Figure 5: Parameter Space with Large a1, 1, Small a1, 3 (Another Enlargement) |
3.0 Conclusion
The exploration of partitions in parameter space supports an analysis of technical change in which the circulating capital needed to operate a machine decreases. A trajectory from the upper right to the lower left in the figures and from Figures 2 or 3 to Figure 1 represent this specific form of technical change.
This analysis illustrates how perturbing coefficients of production affects the analysis of the choice of technique. Parameter spaces are partitioned by fluke switch points into regions in which the variation of the cost-minimizing technique with distribution is itself invariant. Some of the structures formed by intersections of partitions are not specific to the example, or even to models of fixed capital. For example, fluke switch points can arise in many models simultaneously on both the wage axis and the axis for the rate of profits. Perturbations of parameters around such a point eliminates or creates the possibility for certain techniques to be cost-minimizing at extreme ranges for the rate of profits.

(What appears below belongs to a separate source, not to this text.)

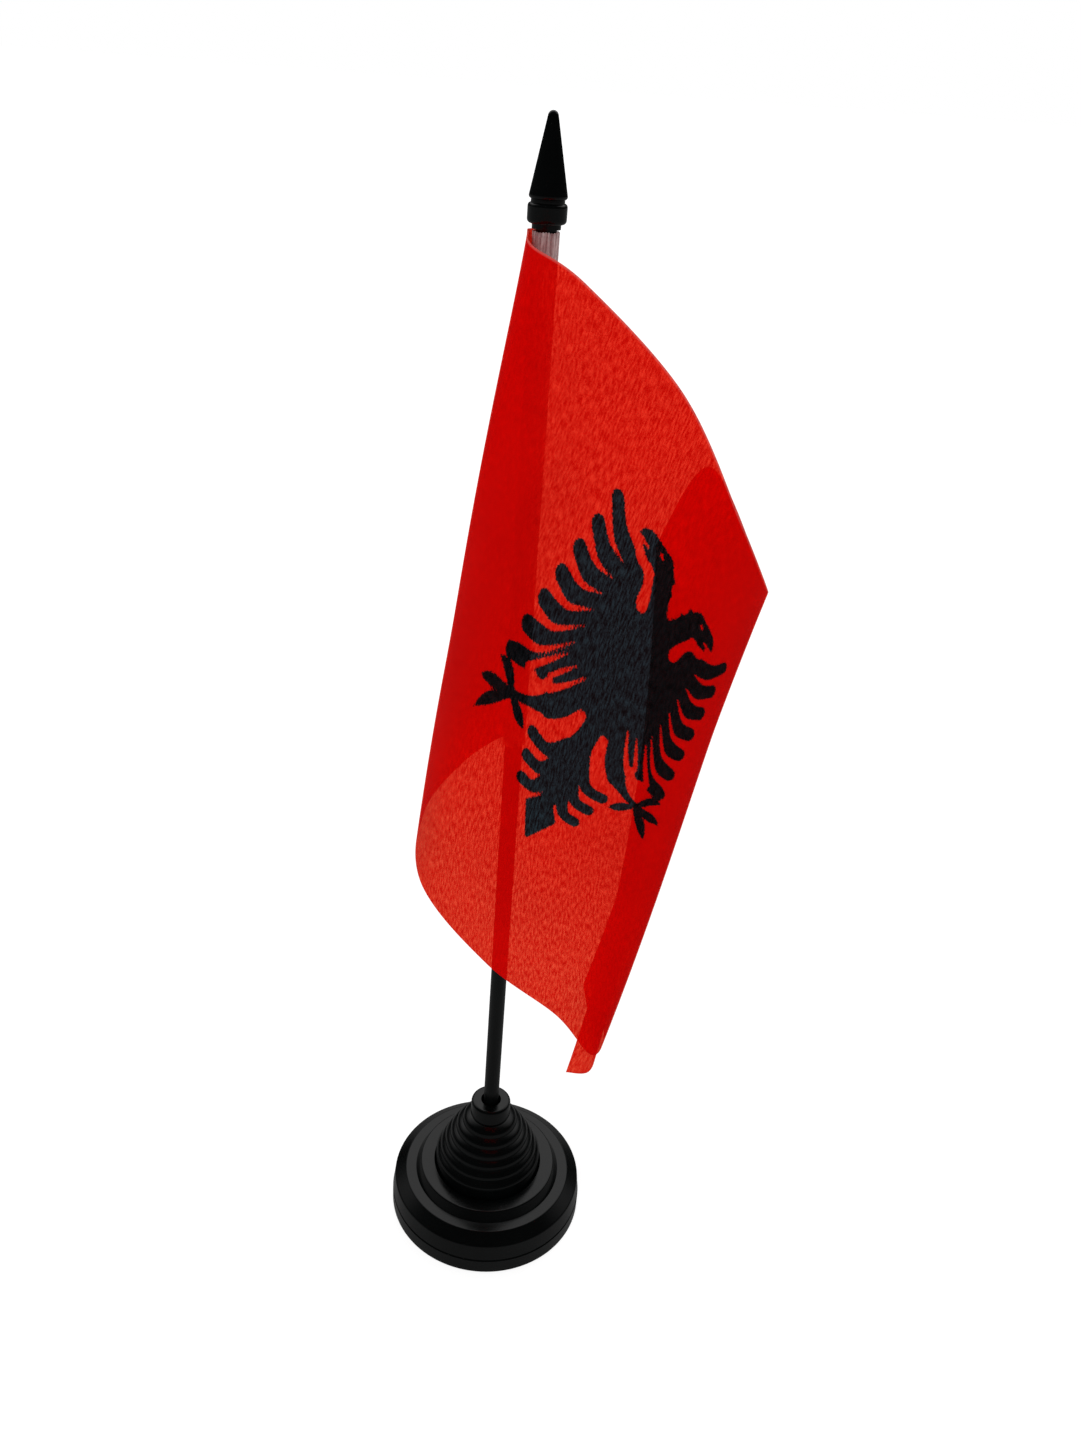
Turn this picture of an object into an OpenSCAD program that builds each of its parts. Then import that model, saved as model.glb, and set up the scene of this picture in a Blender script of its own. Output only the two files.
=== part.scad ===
// Desk flag stand: a stepped base with a loose socket, a straight pole with a cone finial,
// and a cloth flag on a sewn sleeve, curled forward like a loose scroll.
// Millimetres, +Z up. The origin is the middle of the face that the base rests on.

/* [Base] */
// Diameter of the base at its foot
base_d = 48.4; // [44:0.2:60]
// Height of the base, from the table to the collar's top
base_h = 34.2; // [32:0.2:36]
// Thickness of the moulded walls
wall = 2; // [1.6:0.1:2.4]
// Number of round beads on the cone
beads = 6; // [4:1:9]
// Number of stiffening ribs under the base
ribs = 6; // [3:1:10]

/* [Pole] */
// Diameter of the pole
pole_d = 3.7; // [3:0.1:4]
// Diameter of the socket that the pole stands in
socket_d = 5; // [4.5:0.1:5.4]
// Depth of the socket
socket_depth = 26; // [20:1:28]

/* [Finial] */
// Height of the finial, from its underside to its tip
finial_h = 18; // [16:0.5:24]
// Diameter of the finial's collar
finial_d = 6.8; // [6.4:0.2:9]
// How far the pole reaches into the finial
finial_grip = 8; // [5:0.5:10]

/* [Flag] */
// Height of the flag along the pole
hoist = 100; // [80:5:110]
// Length of the flag away from the pole
fly = 150; // [120:5:165]
// Thickness of the cloth's solid
cloth_t = 0.4; // [0.3:0.05:0.6]
// Height of the sleeve's lower end above the table
hoist_z = 137.3; // [130:0.1:160]

/* [Sleeve and seam] */
// Thickness of the sleeve's wall
sleeve_t = 0.3; // [0.2:0.05:0.4]
// Distance from one stitch to the next
stitch_pitch = 2.5; // [2:0.5:4]
// Diameter of the thread
thread_d = 0.3; // [0.2:0.05:0.4]

/* [Hidden] */
$fn = 96;

loose = 0.25;            // gap between the pole and the sleeve
push_fit = 0.05;         // gap all round in the finial's bore
touch = 0.3;             // gap between the finial and the sleeve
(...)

Likewise, perturbation analysis supports the analysis of specific forms of technical progress. By contrast with fluke switch points, the recurrence of truncation, the reverse substitution of labor, and capital-reversing are not flukes. The reverse substitution of labor occurs in regions in which the recurrence of truncation does not occur. In this sense, the reverse substitution of labor is more general in this example. Capital-reversing arises in a region in which neither of these other 'perverse' phenomena occur. Configurations of parameters in which these phenomena arise, however, define only a few regions of the parameter space. This observation seems capable of generalization to other 'perverse' phenomena in other examples. Other forms of technical progress can be explored.